>> BEGIN
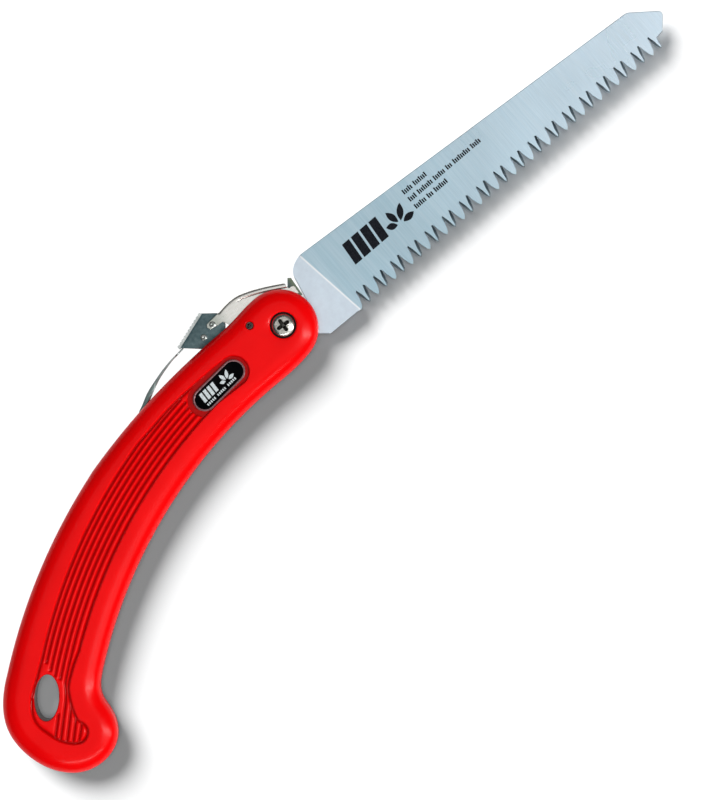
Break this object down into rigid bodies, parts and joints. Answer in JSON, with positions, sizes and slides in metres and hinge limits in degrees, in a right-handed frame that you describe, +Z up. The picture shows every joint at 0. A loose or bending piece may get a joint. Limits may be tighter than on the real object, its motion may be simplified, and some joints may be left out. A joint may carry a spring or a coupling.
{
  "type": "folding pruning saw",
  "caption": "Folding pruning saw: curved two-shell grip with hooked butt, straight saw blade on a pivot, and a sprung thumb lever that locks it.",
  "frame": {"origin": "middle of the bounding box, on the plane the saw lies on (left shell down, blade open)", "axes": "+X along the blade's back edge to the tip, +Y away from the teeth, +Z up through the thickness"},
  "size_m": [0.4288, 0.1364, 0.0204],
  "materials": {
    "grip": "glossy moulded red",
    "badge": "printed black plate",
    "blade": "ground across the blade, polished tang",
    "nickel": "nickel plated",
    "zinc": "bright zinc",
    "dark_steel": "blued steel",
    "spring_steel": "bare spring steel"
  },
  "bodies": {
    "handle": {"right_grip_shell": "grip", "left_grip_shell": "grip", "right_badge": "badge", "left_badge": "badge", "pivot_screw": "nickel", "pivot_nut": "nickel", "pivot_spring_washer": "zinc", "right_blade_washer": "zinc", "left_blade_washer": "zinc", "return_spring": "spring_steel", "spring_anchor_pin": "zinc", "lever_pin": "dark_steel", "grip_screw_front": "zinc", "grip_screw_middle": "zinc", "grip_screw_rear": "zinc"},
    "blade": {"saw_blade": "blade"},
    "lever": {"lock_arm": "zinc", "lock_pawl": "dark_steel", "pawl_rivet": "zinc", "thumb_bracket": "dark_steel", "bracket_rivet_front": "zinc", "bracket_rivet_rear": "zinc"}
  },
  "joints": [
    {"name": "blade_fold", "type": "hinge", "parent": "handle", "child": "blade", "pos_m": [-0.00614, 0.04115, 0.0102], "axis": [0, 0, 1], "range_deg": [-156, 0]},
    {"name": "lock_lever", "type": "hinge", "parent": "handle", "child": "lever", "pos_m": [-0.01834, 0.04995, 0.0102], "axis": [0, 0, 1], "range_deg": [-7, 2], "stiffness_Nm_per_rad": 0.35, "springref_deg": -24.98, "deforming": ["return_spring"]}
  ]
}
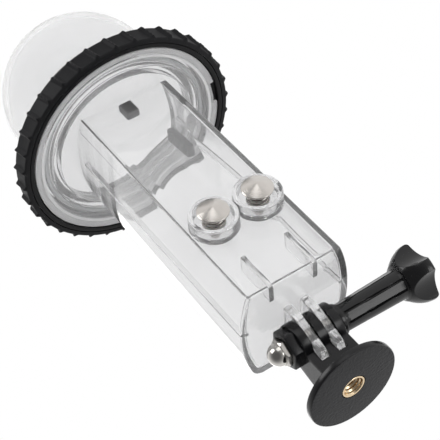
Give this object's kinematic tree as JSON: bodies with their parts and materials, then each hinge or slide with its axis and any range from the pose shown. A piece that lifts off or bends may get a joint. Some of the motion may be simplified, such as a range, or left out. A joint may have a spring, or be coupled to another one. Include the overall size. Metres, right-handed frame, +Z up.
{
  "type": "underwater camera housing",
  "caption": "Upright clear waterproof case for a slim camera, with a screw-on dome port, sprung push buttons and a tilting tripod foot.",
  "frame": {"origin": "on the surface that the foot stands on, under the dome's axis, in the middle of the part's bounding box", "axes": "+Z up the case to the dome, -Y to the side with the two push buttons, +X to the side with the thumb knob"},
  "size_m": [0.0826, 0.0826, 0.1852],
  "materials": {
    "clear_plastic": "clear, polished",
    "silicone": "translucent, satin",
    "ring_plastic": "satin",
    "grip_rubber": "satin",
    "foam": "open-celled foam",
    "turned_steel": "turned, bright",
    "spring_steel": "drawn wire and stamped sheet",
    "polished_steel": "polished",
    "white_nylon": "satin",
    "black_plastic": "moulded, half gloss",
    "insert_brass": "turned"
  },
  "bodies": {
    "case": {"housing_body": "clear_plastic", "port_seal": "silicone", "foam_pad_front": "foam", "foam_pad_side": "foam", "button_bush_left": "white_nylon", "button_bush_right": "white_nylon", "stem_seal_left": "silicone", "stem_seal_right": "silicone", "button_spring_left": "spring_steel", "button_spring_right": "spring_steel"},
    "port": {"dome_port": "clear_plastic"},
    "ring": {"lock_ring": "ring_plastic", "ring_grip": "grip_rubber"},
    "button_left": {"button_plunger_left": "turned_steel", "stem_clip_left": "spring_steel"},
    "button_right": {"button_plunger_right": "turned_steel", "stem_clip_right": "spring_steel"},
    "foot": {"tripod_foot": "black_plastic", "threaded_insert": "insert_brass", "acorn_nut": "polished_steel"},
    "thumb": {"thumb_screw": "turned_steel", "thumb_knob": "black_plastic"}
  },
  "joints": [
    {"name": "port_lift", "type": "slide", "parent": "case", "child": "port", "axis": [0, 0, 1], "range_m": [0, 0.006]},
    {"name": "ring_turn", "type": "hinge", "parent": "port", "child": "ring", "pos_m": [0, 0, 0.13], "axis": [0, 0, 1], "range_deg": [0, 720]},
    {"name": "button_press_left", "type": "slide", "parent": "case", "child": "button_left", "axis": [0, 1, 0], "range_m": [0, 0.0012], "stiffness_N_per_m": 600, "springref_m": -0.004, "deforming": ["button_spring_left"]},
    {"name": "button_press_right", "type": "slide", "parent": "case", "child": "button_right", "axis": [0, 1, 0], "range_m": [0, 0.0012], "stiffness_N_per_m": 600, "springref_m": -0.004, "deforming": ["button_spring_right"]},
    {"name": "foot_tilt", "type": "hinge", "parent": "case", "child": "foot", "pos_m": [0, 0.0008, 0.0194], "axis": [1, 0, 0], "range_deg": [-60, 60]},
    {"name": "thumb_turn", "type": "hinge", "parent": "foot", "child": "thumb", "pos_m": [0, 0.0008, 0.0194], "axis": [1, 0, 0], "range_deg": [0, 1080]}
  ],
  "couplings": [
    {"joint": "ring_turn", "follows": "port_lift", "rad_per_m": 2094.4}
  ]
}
>> END
◆ Goal
Write out all of the records above exactly as they appear.

◆ Output for this exercise
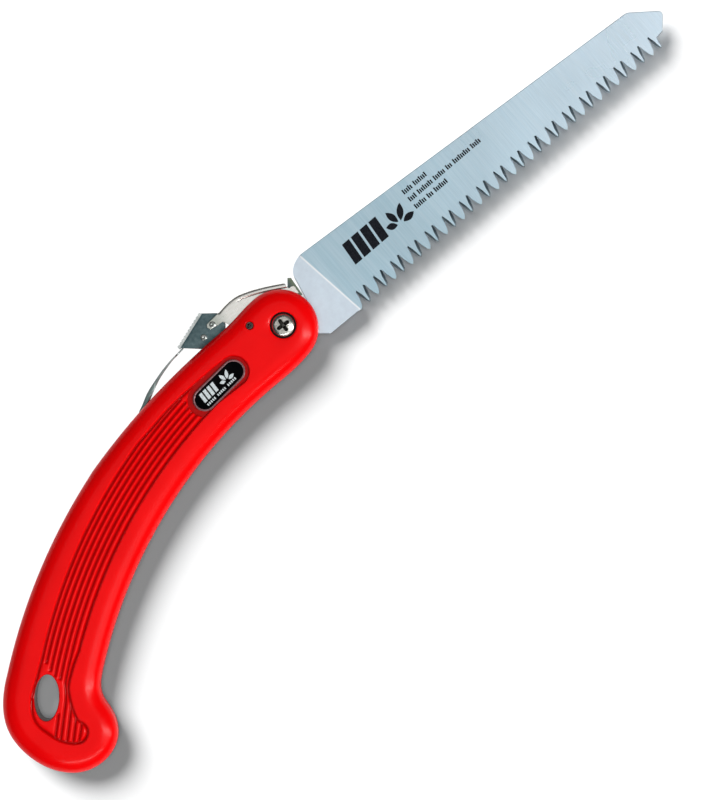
Break this object down into rigid bodies, parts and joints. Answer in JSON, with positions, sizes and slides in metres and hinge limits in degrees, in a right-handed frame that you describe, +Z up. The picture shows every joint at 0. A loose or bending piece may get a joint. Limits may be tighter than on the real object, its motion may be simplified, and some joints may be left out. A joint may carry a spring or a coupling.
{
  "type": "folding pruning saw",
  "caption": "Folding pruning saw: curved two-shell grip with hooked butt, straight saw blade on a pivot, and a sprung thumb lever that locks it.",
  "frame": {"origin": "middle of the bounding box, on the plane the saw lies on (left shell down, blade open)", "axes": "+X along the blade's back edge to the tip, +Y away from the teeth, +Z up through the thickness"},
  "size_m": [0.4288, 0.1364, 0.0204],
  "materials": {
    "grip": "glossy moulded red",
    "badge": "printed black plate",
    "blade": "ground across the blade, polished tang",
    "nickel": "nickel plated",
    "zinc": "bright zinc",
    "dark_steel": "blued steel",
    "spring_steel": "bare spring steel"
  },
  "bodies": {
    "handle": {"right_grip_shell": "grip", "left_grip_shell": "grip", "right_badge": "badge", "left_badge": "badge", "pivot_screw": "nickel", "pivot_nut": "nickel", "pivot_spring_washer": "zinc", "right_blade_washer": "zinc", "left_blade_washer": "zinc", "return_spring": "spring_steel", "spring_anchor_pin": "zinc", "lever_pin": "dark_steel", "grip_screw_front": "zinc", "grip_screw_middle": "zinc", "grip_screw_rear": "zinc"},
    "blade": {"saw_blade": "blade"},
    "lever": {"lock_arm": "zinc", "lock_pawl": "dark_steel", "pawl_rivet": "zinc", "thumb_bracket": "dark_steel", "bracket_rivet_front": "zinc", "bracket_rivet_rear": "zinc"}
  },
  "joints": [
    {"name": "blade_fold", "type": "hinge", "parent": "handle", "child": "blade", "pos_m": [-0.00614, 0.04115, 0.0102], "axis": [0, 0, 1], "range_deg": [-156, 0]},
    {"name": "lock_lever", "type": "hinge", "parent": "handle", "child": "lever", "pos_m": [-0.01834, 0.04995, 0.0102], "axis": [0, 0, 1], "range_deg": [-7, 2], "stiffness_Nm_per_rad": 0.35, "springref_deg": -24.98, "deforming": ["return_spring"]}
  ]
}
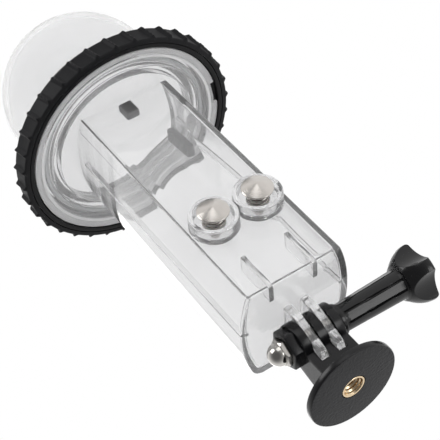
Give this object's kinematic tree as JSON: bodies with their parts and materials, then each hinge or slide with its axis and any range from the pose shown. A piece that lifts off or bends may get a joint. Some of the motion may be simplified, such as a range, or left out. A joint may have a spring, or be coupled to another one. Include the overall size. Metres, right-handed frame, +Z up.
{
  "type": "underwater camera housing",
  "caption": "Upright clear waterproof case for a slim camera, with a screw-on dome port, sprung push buttons and a tilting tripod foot.",
  "frame": {"origin": "on the surface that the foot stands on, under the dome's axis, in the middle of the part's bounding box", "axes": "+Z up the case to the dome, -Y to the side with the two push buttons, +X to the side with the thumb knob"},
  "size_m": [0.0826, 0.0826, 0.1852],
  "materials": {
    "clear_plastic": "clear, polished",
    "silicone": "translucent, satin",
    "ring_plastic": "satin",
    "grip_rubber": "satin",
    "foam": "open-celled foam",
    "turned_steel": "turned, bright",
    "spring_steel": "drawn wire and stamped sheet",
    "polished_steel": "polished",
    "white_nylon": "satin",
    "black_plastic": "moulded, half gloss",
    "insert_brass": "turned"
  },
  "bodies": {
    "case": {"housing_body": "clear_plastic", "port_seal": "silicone", "foam_pad_front": "foam", "foam_pad_side": "foam", "button_bush_left": "white_nylon", "button_bush_right": "white_nylon", "stem_seal_left": "silicone", "stem_seal_right": "silicone", "button_spring_left": "spring_steel", "button_spring_right": "spring_steel"},
    "port": {"dome_port": "clear_plastic"},
    "ring": {"lock_ring": "ring_plastic", "ring_grip": "grip_rubber"},
    "button_left": {"button_plunger_left": "turned_steel", "stem_clip_left": "spring_steel"},
    "button_right": {"button_plunger_right": "turned_steel", "stem_clip_right": "spring_steel"},
    "foot": {"tripod_foot": "black_plastic", "threaded_insert": "insert_brass", "acorn_nut": "polished_steel"},
    "thumb": {"thumb_screw": "turned_steel", "thumb_knob": "black_plastic"}
  },
  "joints": [
    {"name": "port_lift", "type": "slide", "parent": "case", "child": "port", "axis": [0, 0, 1], "range_m": [0, 0.006]},
    {"name": "ring_turn", "type": "hinge", "parent": "port", "child": "ring", "pos_m": [0, 0, 0.13], "axis": [0, 0, 1], "range_deg": [0, 720]},
    {"name": "button_press_left", "type": "slide", "parent": "case", "child": "button_left", "axis": [0, 1, 0], "range_m": [0, 0.0012], "stiffness_N_per_m": 600, "springref_m": -0.004, "deforming": ["button_spring_left"]},
    {"name": "button_press_right", "type": "slide", "parent": "case", "child": "button_right", "axis": [0, 1, 0], "range_m": [0, 0.0012], "stiffness_N_per_m": 600, "springref_m": -0.004, "deforming": ["button_spring_right"]},
    {"name": "foot_tilt", "type": "hinge", "parent": "case", "child": "foot", "pos_m": [0, 0.0008, 0.0194], "axis": [1, 0, 0], "range_deg": [-60, 60]},
    {"name": "thumb_turn", "type": "hinge", "parent": "foot", "child": "thumb", "pos_m": [0, 0.0008, 0.0194], "axis": [1, 0, 0], "range_deg": [0, 1080]}
  ],
  "couplings": [
    {"joint": "ring_turn", "follows": "port_lift", "rad_per_m": 2094.4}
  ]
}